Цит. соч. (см. сноску 12).

300

Кареев Н.И. Историческая философия в «Войне и мире» // Вестник Европы. 1887. № 4 (июль – август). С. 227–269.

301

Там же. С. 230. Ср.: Война и мир. Т. 3. Ч. 1, гл. 1 («две стороны в жизни каждого человека»).

Здесь придраться не к чему, и Толстому воздается должное как писателю, который выказал большую историческую интуицию – «больший реализм», чем многие историки. Прав он и тогда, когда требует, чтобы мы научились интегрировать бесконечно малые исторические величины. Сам он именно это и сделал с персонажами собственного романа, которые исключительны ровно настолько, чтобы «суммировать» в своих характерах и поступках бессчетное количество других людей, через посредство которых осуществляется «движение истории». Это и есть интегрирование бесконечно малых, не научными, конечно, а «художественно-психологическими» средствами. Толстой прав в своем отрицании абстракций, однако он зашел слишком далеко и не только стал отрицать, что история – наука естественная, вроде химии (и здесь он прав), но и вовсе отказал ей в праве называться наукой, то есть предметом со своими специфическими концепциями и обобщениями; если бы он был прав, это означало бы конец истории как таковой. Толстой прав, когда утверждает, что безличные «силы» и «намерения» прежних историков были мифами, способными создать опасную путаницу, но если мы не сможем думать о том, что заставило ту или иную группу вполне реальных людей вести себя так-то и так-то, не исследовав психологию каждого члена этой группы, а затем «проинтегрировав» полученные данные, нам вообще придется забыть о таких понятиях, как история и общество.

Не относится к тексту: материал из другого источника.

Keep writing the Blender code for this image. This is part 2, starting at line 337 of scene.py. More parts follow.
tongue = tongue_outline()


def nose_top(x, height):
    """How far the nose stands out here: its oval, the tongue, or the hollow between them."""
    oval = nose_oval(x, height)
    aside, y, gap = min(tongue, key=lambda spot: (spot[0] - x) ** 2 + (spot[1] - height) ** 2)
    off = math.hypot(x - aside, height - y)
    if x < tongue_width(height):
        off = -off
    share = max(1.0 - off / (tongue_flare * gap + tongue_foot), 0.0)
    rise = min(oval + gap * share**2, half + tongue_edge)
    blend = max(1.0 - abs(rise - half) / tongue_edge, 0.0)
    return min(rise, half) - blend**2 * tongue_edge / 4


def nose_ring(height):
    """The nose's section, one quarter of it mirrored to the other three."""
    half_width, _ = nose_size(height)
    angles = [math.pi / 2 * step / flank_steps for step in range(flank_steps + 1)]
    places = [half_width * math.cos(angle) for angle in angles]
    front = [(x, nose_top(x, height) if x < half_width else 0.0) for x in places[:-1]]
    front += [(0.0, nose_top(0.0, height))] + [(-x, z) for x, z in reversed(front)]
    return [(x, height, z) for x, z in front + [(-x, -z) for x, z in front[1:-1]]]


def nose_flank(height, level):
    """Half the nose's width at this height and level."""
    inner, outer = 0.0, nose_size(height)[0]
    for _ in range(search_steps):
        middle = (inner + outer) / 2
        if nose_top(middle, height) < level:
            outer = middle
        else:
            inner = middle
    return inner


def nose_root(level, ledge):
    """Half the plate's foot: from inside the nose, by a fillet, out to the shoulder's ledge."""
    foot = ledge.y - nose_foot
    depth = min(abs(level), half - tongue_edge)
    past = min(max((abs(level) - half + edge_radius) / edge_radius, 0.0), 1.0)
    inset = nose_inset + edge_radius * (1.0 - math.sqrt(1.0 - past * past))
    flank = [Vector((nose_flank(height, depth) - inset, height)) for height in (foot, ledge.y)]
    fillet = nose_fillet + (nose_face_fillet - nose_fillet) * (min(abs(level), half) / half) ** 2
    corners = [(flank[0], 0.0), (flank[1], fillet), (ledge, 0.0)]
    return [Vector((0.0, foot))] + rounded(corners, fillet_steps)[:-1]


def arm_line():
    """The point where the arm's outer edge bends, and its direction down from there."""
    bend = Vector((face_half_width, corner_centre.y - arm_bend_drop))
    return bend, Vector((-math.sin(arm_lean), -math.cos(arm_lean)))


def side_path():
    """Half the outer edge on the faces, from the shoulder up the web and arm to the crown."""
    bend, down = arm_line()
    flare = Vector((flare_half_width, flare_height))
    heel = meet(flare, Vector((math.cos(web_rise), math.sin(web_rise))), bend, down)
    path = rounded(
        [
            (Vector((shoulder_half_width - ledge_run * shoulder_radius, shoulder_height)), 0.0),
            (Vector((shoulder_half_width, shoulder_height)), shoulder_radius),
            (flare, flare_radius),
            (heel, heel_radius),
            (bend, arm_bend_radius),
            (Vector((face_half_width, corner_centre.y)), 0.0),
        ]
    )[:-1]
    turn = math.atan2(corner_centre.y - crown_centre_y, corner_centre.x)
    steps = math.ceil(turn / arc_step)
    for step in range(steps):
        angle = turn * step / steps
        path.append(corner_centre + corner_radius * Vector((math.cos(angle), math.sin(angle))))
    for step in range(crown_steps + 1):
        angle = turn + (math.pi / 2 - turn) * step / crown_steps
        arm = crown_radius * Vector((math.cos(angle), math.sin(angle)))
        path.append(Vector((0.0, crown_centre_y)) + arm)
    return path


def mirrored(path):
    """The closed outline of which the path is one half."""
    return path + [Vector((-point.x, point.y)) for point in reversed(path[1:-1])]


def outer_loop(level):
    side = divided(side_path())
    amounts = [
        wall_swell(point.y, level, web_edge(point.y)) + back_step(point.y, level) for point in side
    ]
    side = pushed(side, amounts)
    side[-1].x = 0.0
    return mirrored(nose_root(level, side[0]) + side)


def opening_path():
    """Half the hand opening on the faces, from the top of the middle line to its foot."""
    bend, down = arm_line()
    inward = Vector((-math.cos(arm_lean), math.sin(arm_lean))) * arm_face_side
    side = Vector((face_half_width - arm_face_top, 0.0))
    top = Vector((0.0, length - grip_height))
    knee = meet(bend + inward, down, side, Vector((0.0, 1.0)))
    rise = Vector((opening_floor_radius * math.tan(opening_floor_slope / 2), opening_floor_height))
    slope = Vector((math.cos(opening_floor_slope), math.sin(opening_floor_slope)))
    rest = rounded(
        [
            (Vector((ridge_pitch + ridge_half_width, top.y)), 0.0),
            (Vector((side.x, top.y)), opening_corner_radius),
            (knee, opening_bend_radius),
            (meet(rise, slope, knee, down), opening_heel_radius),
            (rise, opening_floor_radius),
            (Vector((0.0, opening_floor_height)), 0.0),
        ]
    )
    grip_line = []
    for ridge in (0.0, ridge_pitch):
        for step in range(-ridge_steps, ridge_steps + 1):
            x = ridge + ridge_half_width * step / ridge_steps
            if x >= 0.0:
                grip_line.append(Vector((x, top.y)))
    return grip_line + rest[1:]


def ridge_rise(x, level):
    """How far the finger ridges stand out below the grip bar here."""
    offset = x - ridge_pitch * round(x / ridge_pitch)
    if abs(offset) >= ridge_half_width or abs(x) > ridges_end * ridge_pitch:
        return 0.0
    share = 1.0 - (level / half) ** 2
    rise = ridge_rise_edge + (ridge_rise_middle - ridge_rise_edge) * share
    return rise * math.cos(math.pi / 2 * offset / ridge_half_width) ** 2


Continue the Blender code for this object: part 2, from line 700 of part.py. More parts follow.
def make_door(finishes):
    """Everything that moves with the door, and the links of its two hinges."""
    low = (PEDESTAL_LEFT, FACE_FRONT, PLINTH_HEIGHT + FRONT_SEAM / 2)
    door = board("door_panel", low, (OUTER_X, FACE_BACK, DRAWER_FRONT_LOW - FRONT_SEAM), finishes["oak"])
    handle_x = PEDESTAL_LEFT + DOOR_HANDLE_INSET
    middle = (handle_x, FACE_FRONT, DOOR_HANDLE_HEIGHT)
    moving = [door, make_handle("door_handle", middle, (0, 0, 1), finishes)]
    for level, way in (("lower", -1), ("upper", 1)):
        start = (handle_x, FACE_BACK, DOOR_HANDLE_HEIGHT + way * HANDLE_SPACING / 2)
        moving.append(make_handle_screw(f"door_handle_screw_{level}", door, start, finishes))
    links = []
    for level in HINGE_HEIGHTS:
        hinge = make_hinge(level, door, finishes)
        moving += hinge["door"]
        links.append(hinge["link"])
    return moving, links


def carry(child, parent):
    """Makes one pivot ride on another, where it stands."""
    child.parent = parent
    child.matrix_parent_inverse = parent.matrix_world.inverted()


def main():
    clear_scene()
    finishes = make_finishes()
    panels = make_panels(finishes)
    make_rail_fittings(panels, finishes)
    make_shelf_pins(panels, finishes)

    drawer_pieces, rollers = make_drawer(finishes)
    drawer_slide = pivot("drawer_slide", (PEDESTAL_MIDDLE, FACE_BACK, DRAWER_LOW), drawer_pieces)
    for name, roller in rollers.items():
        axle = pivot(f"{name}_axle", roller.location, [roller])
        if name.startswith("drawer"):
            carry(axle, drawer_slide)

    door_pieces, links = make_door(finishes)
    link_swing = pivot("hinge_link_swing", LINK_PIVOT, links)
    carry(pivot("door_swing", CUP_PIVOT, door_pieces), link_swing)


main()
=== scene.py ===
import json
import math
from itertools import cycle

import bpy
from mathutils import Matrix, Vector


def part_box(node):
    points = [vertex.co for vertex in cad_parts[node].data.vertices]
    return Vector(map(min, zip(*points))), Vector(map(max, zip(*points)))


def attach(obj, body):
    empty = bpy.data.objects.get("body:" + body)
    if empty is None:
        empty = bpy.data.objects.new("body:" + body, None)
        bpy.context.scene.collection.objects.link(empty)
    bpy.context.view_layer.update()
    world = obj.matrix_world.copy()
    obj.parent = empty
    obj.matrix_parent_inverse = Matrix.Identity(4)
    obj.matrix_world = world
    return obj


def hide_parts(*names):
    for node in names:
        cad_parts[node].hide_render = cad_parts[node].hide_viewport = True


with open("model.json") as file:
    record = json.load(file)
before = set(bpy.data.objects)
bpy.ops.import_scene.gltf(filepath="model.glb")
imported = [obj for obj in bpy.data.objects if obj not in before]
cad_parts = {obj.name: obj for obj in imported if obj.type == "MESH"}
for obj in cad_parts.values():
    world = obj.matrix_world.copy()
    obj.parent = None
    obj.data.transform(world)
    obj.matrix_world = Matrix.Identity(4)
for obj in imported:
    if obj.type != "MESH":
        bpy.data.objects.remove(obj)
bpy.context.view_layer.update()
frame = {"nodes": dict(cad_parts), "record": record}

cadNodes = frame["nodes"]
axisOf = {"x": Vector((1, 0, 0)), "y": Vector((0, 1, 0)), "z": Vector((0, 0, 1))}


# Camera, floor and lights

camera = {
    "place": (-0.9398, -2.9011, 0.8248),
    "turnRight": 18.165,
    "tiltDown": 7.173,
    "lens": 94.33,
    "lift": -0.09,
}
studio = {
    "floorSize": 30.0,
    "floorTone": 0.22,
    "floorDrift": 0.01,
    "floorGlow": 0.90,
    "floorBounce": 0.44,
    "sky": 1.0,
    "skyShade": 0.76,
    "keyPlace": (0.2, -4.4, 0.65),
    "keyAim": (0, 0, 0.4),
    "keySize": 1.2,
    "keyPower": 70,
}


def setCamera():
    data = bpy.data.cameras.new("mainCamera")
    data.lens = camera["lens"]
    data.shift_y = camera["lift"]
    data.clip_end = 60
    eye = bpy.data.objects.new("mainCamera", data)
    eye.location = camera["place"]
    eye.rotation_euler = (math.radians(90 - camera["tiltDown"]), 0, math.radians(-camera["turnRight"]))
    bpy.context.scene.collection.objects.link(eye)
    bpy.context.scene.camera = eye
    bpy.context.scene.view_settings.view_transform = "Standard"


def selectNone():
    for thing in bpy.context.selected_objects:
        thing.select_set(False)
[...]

Однако человечество задавалось подобными вопросами с пользой для себя; и, отрицая то обстоятельство, что мы можем многое открыть через посредство социальных исследований, исторических умозаключений, мы, по мнению Кареева, отрицаем сколь-нибудь достоверные критерии различения между исторически истинным и ложным, а это, несомненно, предрассудок, порожденный упорным обскурантизмом.